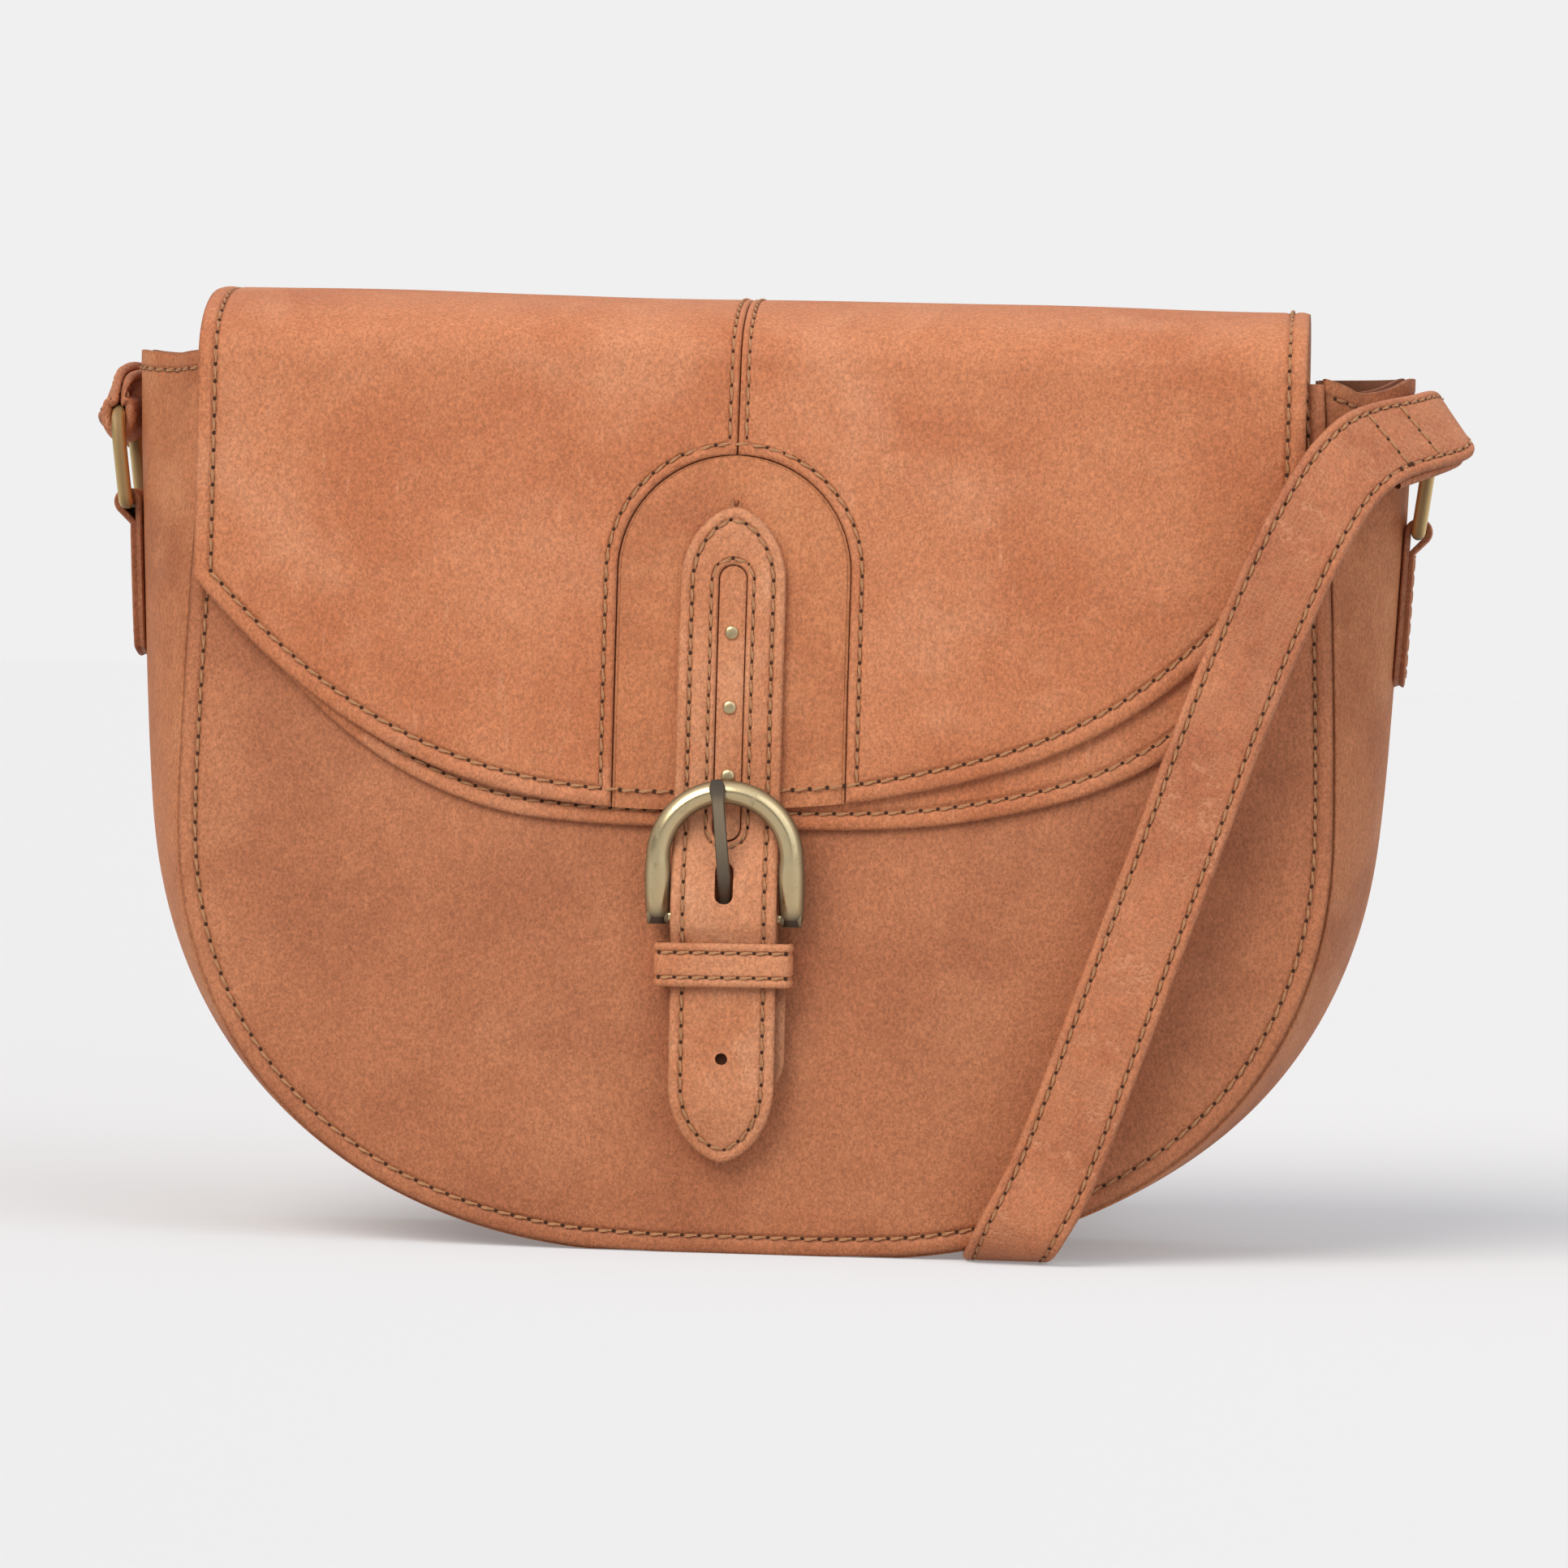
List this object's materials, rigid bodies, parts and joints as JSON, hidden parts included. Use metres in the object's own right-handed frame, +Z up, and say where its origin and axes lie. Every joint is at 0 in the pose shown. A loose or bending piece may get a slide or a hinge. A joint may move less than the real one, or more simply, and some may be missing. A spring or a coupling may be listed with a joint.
{
  "type": "saddle crossbody bag",
  "caption": "Leather crossbody bag with a curved body, a stitched fold-over flap closed by a buckled strap, side D-rings and a long shoulder strap.",
  "frame": {"origin": "centre of the flat underside that the bag stands on", "axes": "+X to the bag's right as its front is seen, +Y to its back, +Z up to its mouth"},
  "size_m": [0.3468, 0.2214, 0.2338],
  "materials": {
    "body_leather": "napped, satin matte",
    "flap_leather": "napped, satin matte",
    "strap_leather": "smooth, satin matte",
    "lining_cloth": "plain weave, matte",
    "aged_brass": "pale, antique patina"
  },
  "bodies": {
    "bag": {"front_panel": "body_leather", "back_panel": "body_leather", "gusset": "body_leather", "front_lining": "lining_cloth", "back_lining": "lining_cloth", "gusset_lining": "lining_cloth", "flap_tail": "flap_leather", "ring_tab_left": "strap_leather", "ring_tab_right": "strap_leather", "snap_socket": "aged_brass", "shoulder_strap": "strap_leather"},
    "flap": {"flap_left": "flap_leather", "flap_right": "flap_leather", "inner_leaf": "flap_leather", "arch_inlay": "flap_leather", "closure_strap": "strap_leather", "slot_inlay": "strap_leather", "rivet_top": "aged_brass", "rivet_middle": "aged_brass", "rivet_bottom": "aged_brass", "buckle_chape": "strap_leather", "keeper_loop": "strap_leather", "snap_stud": "aged_brass"},
    "buckle": {"buckle_frame": "aged_brass"},
    "prong": {"buckle_prong": "aged_brass"},
    "ring_left": {"ring_left": "aged_brass"},
    "ring_right": {"ring_right": "aged_brass"}
  },
  "joints": [
    {"name": "flap_hinge", "type": "hinge", "parent": "bag", "child": "flap", "pos_m": [0, 0.04545, 0.214], "axis": [-1, 0, 0], "range_deg": [0, 150], "deforming": ["shoulder_strap"]},
    {"name": "buckle_swing", "type": "hinge", "parent": "flap", "child": "buckle", "pos_m": [-0.0052, -0.05423, 0.0825], "axis": [1, 0, 0], "range_deg": [0, 8]},
    {"name": "prong_swing", "type": "hinge", "parent": "buckle", "child": "prong", "pos_m": [-0.0052, -0.05423, 0.0825], "axis": [1, 0, 0], "range_deg": [0, 6]},
    {"name": "ring_left_swing", "type": "hinge", "parent": "bag", "child": "ring_left", "pos_m": [-0.15993, 0, 0.18], "axis": [0, -1, 0], "range_deg": [0, 85], "deforming": ["shoulder_strap"]},
    {"name": "ring_right_swing", "type": "hinge", "parent": "bag", "child": "ring_right", "pos_m": [0.15993, 0, 0.18], "axis": [0, 1, 0], "range_deg": [0, 85], "deforming": ["shoulder_strap"]}
  ]
}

************

Quote the listing in full, please, keeping every line exact.

- Correct answer
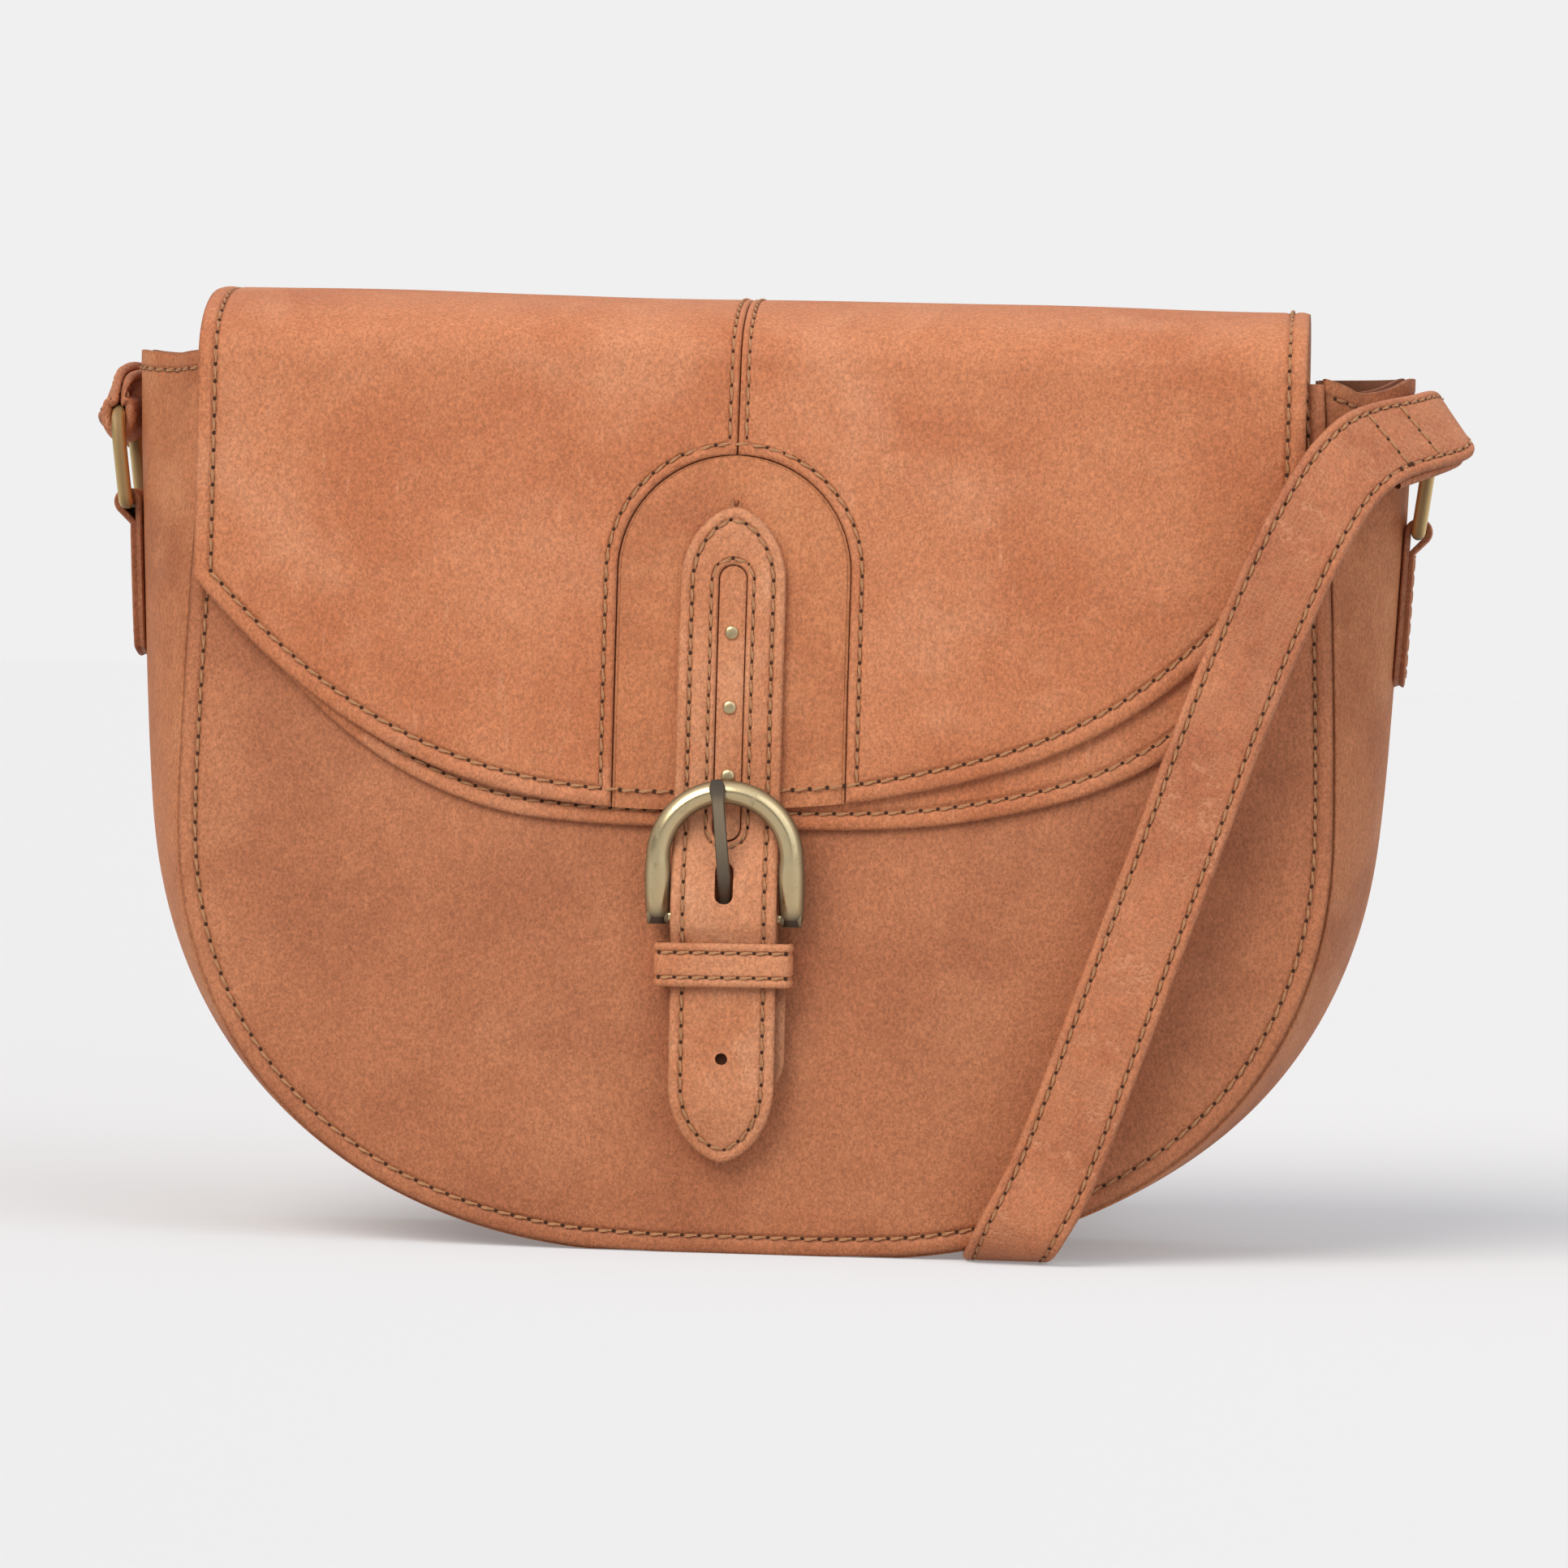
List this object's materials, rigid bodies, parts and joints as JSON, hidden parts included. Use metres in the object's own right-handed frame, +Z up, and say where its origin and axes lie. Every joint is at 0 in the pose shown. A loose or bending piece may get a slide or a hinge. A joint may move less than the real one, or more simply, and some may be missing. A spring or a coupling may be listed with a joint.
{
  "type": "saddle crossbody bag",
  "caption": "Leather crossbody bag with a curved body, a stitched fold-over flap closed by a buckled strap, side D-rings and a long shoulder strap.",
  "frame": {"origin": "centre of the flat underside that the bag stands on", "axes": "+X to the bag's right as its front is seen, +Y to its back, +Z up to its mouth"},
  "size_m": [0.3468, 0.2214, 0.2338],
  "materials": {
    "body_leather": "napped, satin matte",
    "flap_leather": "napped, satin matte",
    "strap_leather": "smooth, satin matte",
    "lining_cloth": "plain weave, matte",
    "aged_brass": "pale, antique patina"
  },
  "bodies": {
    "bag": {"front_panel": "body_leather", "back_panel": "body_leather", "gusset": "body_leather", "front_lining": "lining_cloth", "back_lining": "lining_cloth", "gusset_lining": "lining_cloth", "flap_tail": "flap_leather", "ring_tab_left": "strap_leather", "ring_tab_right": "strap_leather", "snap_socket": "aged_brass", "shoulder_strap": "strap_leather"},
    "flap": {"flap_left": "flap_leather", "flap_right": "flap_leather", "inner_leaf": "flap_leather", "arch_inlay": "flap_leather", "closure_strap": "strap_leather", "slot_inlay": "strap_leather", "rivet_top": "aged_brass", "rivet_middle": "aged_brass", "rivet_bottom": "aged_brass", "buckle_chape": "strap_leather", "keeper_loop": "strap_leather", "snap_stud": "aged_brass"},
    "buckle": {"buckle_frame": "aged_brass"},
    "prong": {"buckle_prong": "aged_brass"},
    "ring_left": {"ring_left": "aged_brass"},
    "ring_right": {"ring_right": "aged_brass"}
  },
  "joints": [
    {"name": "flap_hinge", "type": "hinge", "parent": "bag", "child": "flap", "pos_m": [0, 0.04545, 0.214], "axis": [-1, 0, 0], "range_deg": [0, 150], "deforming": ["shoulder_strap"]},
    {"name": "buckle_swing", "type": "hinge", "parent": "flap", "child": "buckle", "pos_m": [-0.0052, -0.05423, 0.0825], "axis": [1, 0, 0], "range_deg": [0, 8]},
    {"name": "prong_swing", "type": "hinge", "parent": "buckle", "child": "prong", "pos_m": [-0.0052, -0.05423, 0.0825], "axis": [1, 0, 0], "range_deg": [0, 6]},
    {"name": "ring_left_swing", "type": "hinge", "parent": "bag", "child": "ring_left", "pos_m": [-0.15993, 0, 0.18], "axis": [0, -1, 0], "range_deg": [0, 85], "deforming": ["shoulder_strap"]},
    {"name": "ring_right_swing", "type": "hinge", "parent": "bag", "child": "ring_right", "pos_m": [0.15993, 0, 0.18], "axis": [0, 1, 0], "range_deg": [0, 85], "deforming": ["shoulder_strap"]}
  ]
}